I will however as you suggest re-comb through Scrivener’s UI features and see if I can find some related functionality that will save me from the two-app solution.

I will pip in and say that the ability to access inspectors via quick reference windows is definitely awesome. One thing that I am always wanting, which isn’t quite resolved however is the ability to fully collapse the editor so that I can only see the inspector items in the quick reference window. When working on two monitors I often want either the project notes or bookmarks floating on my other monitor (not dissimilar to the floating inspector pane you get when using composition mode).

At the moment, however, you can’t fully collapse the editor in QR panels - this means that if I have the same document open both in a QR windows and the main editor you can see both windows updating as I type. I find this really distracting when all I want is to be able to glance at my document on the second monitor from time to time. The ability to collapse/hide the editor on the QR would resolve this problem and basically give you the option of having a floating inspector as needed.

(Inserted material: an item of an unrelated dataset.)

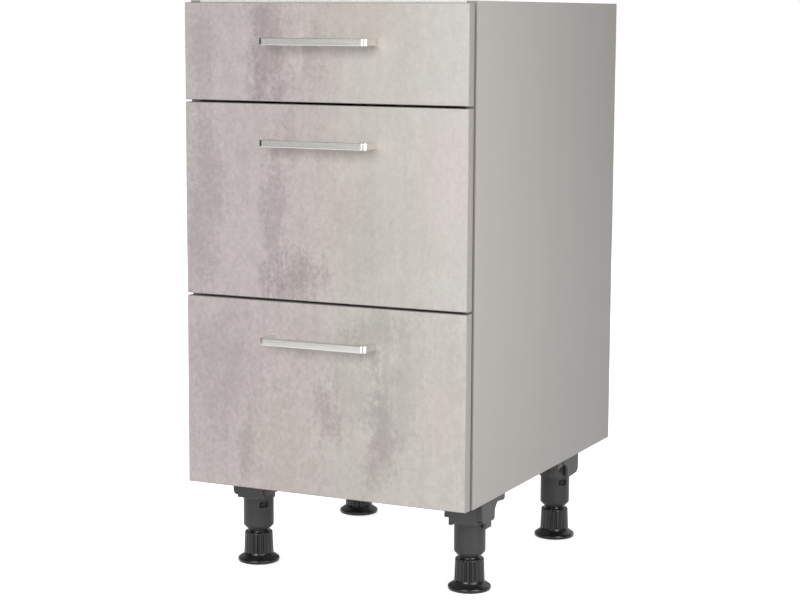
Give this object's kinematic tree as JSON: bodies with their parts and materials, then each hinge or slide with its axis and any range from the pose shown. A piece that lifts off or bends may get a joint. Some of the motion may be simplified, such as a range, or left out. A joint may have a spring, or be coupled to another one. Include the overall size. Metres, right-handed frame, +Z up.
{
  "type": "base cabinet with drawers",
  "caption": "Kitchen base cabinet with a shallow drawer over deep drawers, square bar handles and screw-adjusted legs under an open-topped board carcass.",
  "frame": {"origin": "on the floor, in the middle of the width and of the depth over the handles", "axes": "+X to the right seen from the front, +Y towards the wall, +Z up"},
  "size_m": [0.45, 0.616, 0.849],
  "materials": {
    "back_board": "thin hardboard, white faced inside and bare behind",
    "drawer_steel": "light grey powder coat",
    "foot_plastic": "black, semi-gloss",
    "front_laminate": "concrete-look laminate, matt with a faint texture",
    "handle_steel": "satin",
    "inner_board": "white faced chipboard, satin",
    "runner_steel": "zinc plated",
    "side_board": "light warm grey faced chipboard, satin",
    "sleeve_plastic": "charcoal, satin",
    "socket_plastic": "charcoal, satin"
  },
  "bodies": {
    "carcass": {"back_panel": "back_board", "bottom_panel": "inner_board", "cabinet_rail_bottom_left": "runner_steel", "cabinet_rail_bottom_right": "runner_steel", "cabinet_rail_middle_left": "runner_steel", "cabinet_rail_middle_right": "runner_steel", "cabinet_rail_top_left": "runner_steel", "cabinet_rail_top_right": "runner_steel", "front_top_rail": "inner_board", "leg_sleeves": "sleeve_plastic", "leg_sockets": "socket_plastic", "rear_top_rail": "inner_board", "side_panel_left": "side_board", "side_panel_right": "side_board"},
    "drawer_top": {"drawer_back_top": "inner_board", "drawer_base_top": "inner_board", "drawer_brackets_top": "drawer_steel", "drawer_front_top": "front_laminate", "drawer_rails_top": "runner_steel", "drawer_side_top_left": "drawer_steel", "drawer_side_top_right": "drawer_steel", "handle_top": "handle_steel"},
    "middle_rails_top": {"middle_rail_top_left": "runner_steel", "middle_rail_top_right": "runner_steel"},
    "drawer_middle": {"drawer_back_middle": "inner_board", "drawer_base_middle": "inner_board", "drawer_brackets_middle": "drawer_steel", "drawer_front_middle": "front_laminate", "drawer_rails_middle": "runner_steel", "drawer_side_middle_left": "drawer_steel", "drawer_side_middle_right": "drawer_steel", "gallery_rails_middle": "drawer_steel", "handle_middle": "handle_steel"},
    "middle_rails_middle": {"middle_rail_middle_left": "runner_steel", "middle_rail_middle_right": "runner_steel"},
    "drawer_bottom": {"drawer_back_bottom": "inner_board", "drawer_base_bottom": "inner_board", "drawer_brackets_bottom": "drawer_steel", "drawer_front_bottom": "front_laminate", "drawer_rails_bottom": "runner_steel", "drawer_side_bottom_left": "drawer_steel", "drawer_side_bottom_right": "drawer_steel", "gallery_rails_bottom": "drawer_steel", "handle_bottom": "handle_steel"},
    "middle_rails_bottom": {"middle_rail_bottom_left": "runner_steel", "middle_rail_bottom_right": "runner_steel"},
    "foot_front_left": {"adjusting_foot_front_left": "foot_plastic"},
    "foot_front_right": {"adjusting_foot_front_right": "foot_plastic"},
    "foot_rear_left": {"adjusting_foot_rear_left": "foot_plastic"},
    "foot_rear_right": {"adjusting_foot_rear_right": "foot_plastic"}
  },
  "joints": [
    {"name": "drawer_top_slide", "type": "slide", "parent": "carcass", "child": "drawer_top", "axis": [0, -1, 0], "range_m": [0, 0.48]},
    {"name": "middle_rails_top_slide", "type": "slide", "parent": "carcass", "child": "middle_rails_top", "axis": [0, -1, 0], "range_m": [0, 0.24]},
    {"name": "drawer_middle_slide", "type": "slide", "parent": "carcass", "child": "drawer_middle", "axis": [0, -1, 0], "range_m": [0, 0.48]},
    {"name": "middle_rails_middle_slide", "type": "slide", "parent": "carcass", "child": "middle_rails_middle", "axis": [0, -1, 0], "range_m": [0, 0.24]},
    {"name": "drawer_bottom_slide", "type": "slide", "parent": "carcass", "child": "drawer_bottom", "axis": [0, -1, 0], "range_m": [0, 0.48]},
    {"name": "middle_rails_bottom_slide", "type": "slide", "parent": "carcass", "child": "middle_rails_bottom", "axis": [0, -1, 0], "range_m": [0, 0.24]},
    {"name": "foot_front_left_screw", "type": "slide", "parent": "carcass", "child": "foot_front_left", "axis": [0, 0, -1], "range_m": [-0.0045, 0.022]},
    {"name": "foot_front_right_screw", "type": "slide", "parent": "carcass", "child": "foot_front_right", "axis": [0, 0, -1], "range_m": [-0.0045, 0.022]},
    {"name": "foot_rear_left_screw", "type": "slide", "parent": "carcass", "child": "foot_rear_left", "axis": [0, 0, -1], "range_m": [-0.0045, 0.022]},
    {"name": "foot_rear_right_screw", "type": "slide", "parent": "carcass", "child": "foot_rear_right", "axis": [0, 0, -1], "range_m": [-0.0045, 0.022]}
  ],
  "couplings": [
    {"joint": "middle_rails_top_slide", "follows": "drawer_top_slide", "ratio": 0.5},
    {"joint": "middle_rails_middle_slide", "follows": "drawer_middle_slide", "ratio": 0.5},
    {"joint": "middle_rails_bottom_slide", "follows": "drawer_bottom_slide", "ratio": 0.5}
  ]
}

My workaround for the moment is to move my document notes to a separate project bookmark, but considering I very rarely want project notes, but use document specific notes all the time, this is less than ideal.

I’m not quite understanding the issue with QR panes for this kind of use case. You can give a QR pane a Bookmark sidebar, which can function as a mini-Binder, and all the document-specific metadata is available, so what’s missing?

If you quit Scrivener with both projects open (instead of closing each project while Scrivener is still running), then both should be opened upon launching Scrivener later.

Also, you can link to another project’s binder items. Right-click on a binder item in your notes project and select “Copy Document Link”, then paste into an external bookmark in the main project. Clicking on that link in the main project will open the notes project to that document. So you don’t even need to turn on the “Reopen projects that were open on quit” feature; just open the main project, and when you need the notes from the other project, just click on one of the links to the relevant document.

Edit to add: In case it’s not obvious, the links can also be placed in any rich-text area in a Scrivener project, such as the main text of your documents, or in the document notes, for instance.

Thanks Rdale. Those are handy features and might together make an argument for the two-Scrivener-project-at-once approach.